**WHAT IS BEING ASKED:** Quote every line below exactly as it reads.

────────────────

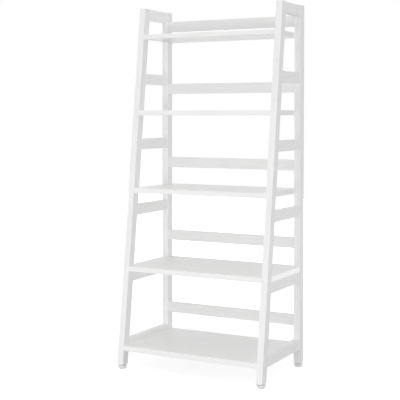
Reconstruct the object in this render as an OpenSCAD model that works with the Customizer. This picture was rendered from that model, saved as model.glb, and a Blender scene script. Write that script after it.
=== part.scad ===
// Ladder bookcase: five shelves between two side frames with leaning front legs.
// Millimetres. +Z is up, the front is at -Y, and the origin is on the floor, under the middle.

/* [Overall] */
// Height of the bookcase, from the floor to the leg tops
height = 1524; // [1400:1:1650]
// Width over the outer faces of the legs
width = 668; // [560:1:800]
// Depth over the legs, at their lower ends
base_depth = 418; // [390:1:450]
// Depth over the legs, at their tops
top_depth = 229; // [210:1:250]

/* [Legs] */
// Width of a leg, across the bookcase
leg_w = 27.5; // [26.5:0.5:34]
// Depth of a leg, square to its length
leg_d = 40; // [38:0.5:46]
// Radius of the eased long edges of legs and rails
edge_r = 1; // [0.5:0.1:1.5]
// Chamfer round a leg's ends
end_chamfer = 1.2; // [0.5:0.1:2]

/* [Side rails] */
// Height of a side rail
side_rail_h = 45.3; // [40:0.1:50]
// How far a side rail lies inside each face of the legs
side_rail_reveal = 1; // [0.2:0.1:2]
// Height of the lowest side rail's lower edge above the floor
low_rail_z = 76; // [60:1:95]
// How far the top side rail lies below the leg tops
top_rail_drop = 2; // [0:0.5:8]
// Thickness of a tenon
tenon_t = 9.5; // [8:0.5:11]
// Height of a tenon
tenon_h = 32; // [24:1:36]
// Length of a tenon
tenon_l = 15; // [10:0.5:15.5]

/* [Shelves] */
// Thickness of a shelf
shelf_t = 20.5; // [18:0.5:22]
// Height of the lowest shelf's top face above the floor
low_shelf_z = 98; // [92:1:120]
// Step from one shelf to the next, for the four lower shelves
shelf_pitch = 329; // [315:1:335]
// How far the top shelf's top face lies below the leg tops
top_shelf_drop = 114; // [100:1:130]
// Radius of a shelf's front edges
shelf_edge_r = 2; // [1:0.5:4]

/* [Back rails] */
// Height of a back rail
back_rail_h = 44.7; // [40:0.1:50]
// Thickness of a back rail
back_rail_t = 18; // [17:0.5:22]
// Height of the lowest back rail's lower edge above the floor
low_back_rail_z = 178; // [150:1:200]
// Step from one back rail to the next, for the four lower rails
back_rail_pitch = 327.4; // [315:0.1:340]
// How far the top back rail's lower edge lies above the top shelf
top_back_rail_gap = 26; // [15:1:40]

/* [Feet] */
// Gap between the stud's collar and the leg, with the feet as in the photograph
foot_gap = 1.5; // [1.4:0.1:6]
// Diameter of a foot pad over its upright rim
pad_d = 36; // [32:0.5:39]
// Diameter of a foot pad at the floor
sole_d = 28; // [24:0.5:32]
// Height of a foot pad
pad_h = 14; // [12:0.5:16]
// Height of a foot pad's rim
pad_rim_h = 4; // [3:0.5:6]
// Diameter of the stud, over its thread
stud_d = 8; // [6:0.5:8]
// Width of the stud's hexagon collar, across the flats
collar_af = 13; // [12:0.5:16]
// Height of the hexagon collar
collar_h = 2.5; // [2:0.5:4]
// Length of the stud above its collar
stud_l = 27; // [24:1:30]
// Outer diameter of the threaded insert
insert_d = 12; // [11:0.5:14]
// Length of the threaded insert
insert_l = 15; // [12:0.5:18]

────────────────

**SOLVED EXERCISE:**
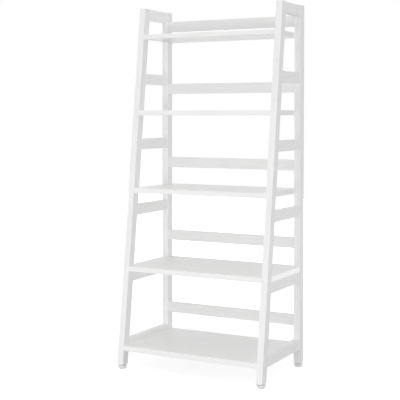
Reconstruct the object in this render as an OpenSCAD model that works with the Customizer. This picture was rendered from that model, saved as model.glb, and a Blender scene script. Write that script after it.
=== part.scad ===
// Ladder bookcase: five shelves between two side frames with leaning front legs.
// Millimetres. +Z is up, the front is at -Y, and the origin is on the floor, under the middle.

/* [Overall] */
// Height of the bookcase, from the floor to the leg tops
height = 1524; // [1400:1:1650]
// Width over the outer faces of the legs
width = 668; // [560:1:800]
// Depth over the legs, at their lower ends
base_depth = 418; // [390:1:450]
// Depth over the legs, at their tops
top_depth = 229; // [210:1:250]

/* [Legs] */
// Width of a leg, across the bookcase
leg_w = 27.5; // [26.5:0.5:34]
// Depth of a leg, square to its length
leg_d = 40; // [38:0.5:46]
// Radius of the eased long edges of legs and rails
edge_r = 1; // [0.5:0.1:1.5]
// Chamfer round a leg's ends
end_chamfer = 1.2; // [0.5:0.1:2]

/* [Side rails] */
// Height of a side rail
side_rail_h = 45.3; // [40:0.1:50]
// How far a side rail lies inside each face of the legs
side_rail_reveal = 1; // [0.2:0.1:2]
// Height of the lowest side rail's lower edge above the floor
low_rail_z = 76; // [60:1:95]
// How far the top side rail lies below the leg tops
top_rail_drop = 2; // [0:0.5:8]
// Thickness of a tenon
tenon_t = 9.5; // [8:0.5:11]
// Height of a tenon
tenon_h = 32; // [24:1:36]
// Length of a tenon
tenon_l = 15; // [10:0.5:15.5]

/* [Shelves] */
// Thickness of a shelf
shelf_t = 20.5; // [18:0.5:22]
// Height of the lowest shelf's top face above the floor
low_shelf_z = 98; // [92:1:120]
// Step from one shelf to the next, for the four lower shelves
shelf_pitch = 329; // [315:1:335]
// How far the top shelf's top face lies below the leg tops
top_shelf_drop = 114; // [100:1:130]
// Radius of a shelf's front edges
shelf_edge_r = 2; // [1:0.5:4]

/* [Back rails] */
// Height of a back rail
back_rail_h = 44.7; // [40:0.1:50]
// Thickness of a back rail
back_rail_t = 18; // [17:0.5:22]
// Height of the lowest back rail's lower edge above the floor
low_back_rail_z = 178; // [150:1:200]
// Step from one back rail to the next, for the four lower rails
back_rail_pitch = 327.4; // [315:0.1:340]
// How far the top back rail's lower edge lies above the top shelf
top_back_rail_gap = 26; // [15:1:40]

/* [Feet] */
// Gap between the stud's collar and the leg, with the feet as in the photograph
foot_gap = 1.5; // [1.4:0.1:6]
// Diameter of a foot pad over its upright rim
pad_d = 36; // [32:0.5:39]
// Diameter of a foot pad at the floor
sole_d = 28; // [24:0.5:32]
// Height of a foot pad
pad_h = 14; // [12:0.5:16]
// Height of a foot pad's rim
pad_rim_h = 4; // [3:0.5:6]
// Diameter of the stud, over its thread
stud_d = 8; // [6:0.5:8]
// Width of the stud's hexagon collar, across the flats
collar_af = 13; // [12:0.5:16]
// Height of the hexagon collar
collar_h = 2.5; // [2:0.5:4]
// Length of the stud above its collar
stud_l = 27; // [24:1:30]
// Outer diameter of the threaded insert
insert_d = 12; // [11:0.5:14]
// Length of the threaded insert
insert_l = 15; // [12:0.5:18]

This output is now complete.